Lo sceicco bianco is a marvelous film from Federico Fellini. Thanks in part to its cast, Nino Rota’s winning score, and a premise that is witty and engaging. The film is filled with a lot of humor but also some heart as it relates to newlyweds who cope with expectations and desires. In the end, Lo sceicco bianco is a remarkable film from Federico Fellini.

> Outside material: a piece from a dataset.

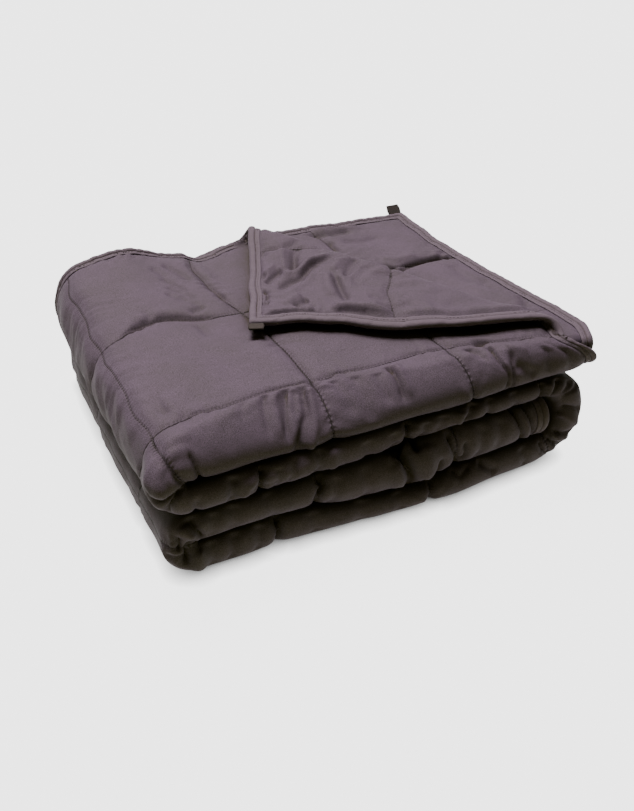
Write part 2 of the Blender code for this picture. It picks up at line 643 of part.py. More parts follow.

Federico Fellini Films: (Variety Lights) - (L’amore in Citta-Un’agenzia matrimoniale) - I, Vitelloni - La Strada - Il bidone - Nights of Cabiria - La Dolce Vita - (Boccaccio ‘70-Le tentazoni del Dottor Antonio) - 8 1/2 - Juliet of the Spirits - Spirits of the Dead-Toby Dammit! - (Fellini: A Director’s Notebook) - Fellini Satyricon - (I Clowns) - Roma - Amarcord - Casanova - Orchestra Rehearsal - City of Women - And the Ship Sails On - Ginger and Fred - (Intervista) - (The Voice of the Moon)

© thevoid99 2016


Dell said...

You're hitting all my blind spots lately. I've not seen one Fellini film, yet. For shame, I know.

thevoid99 said...

Wow, not a single one. OK, I'd start with La Strada and 8 1/2 while my favorite film of his is La Dolce Vita which I was fortunate to see in the theaters as a blind spot having no idea what I was in for as it was just one of those great experiences that I ever had as it was also my very first Fellini film. He's pretty much my 2nd favorite Italian filmmaker behind Sergio Leone.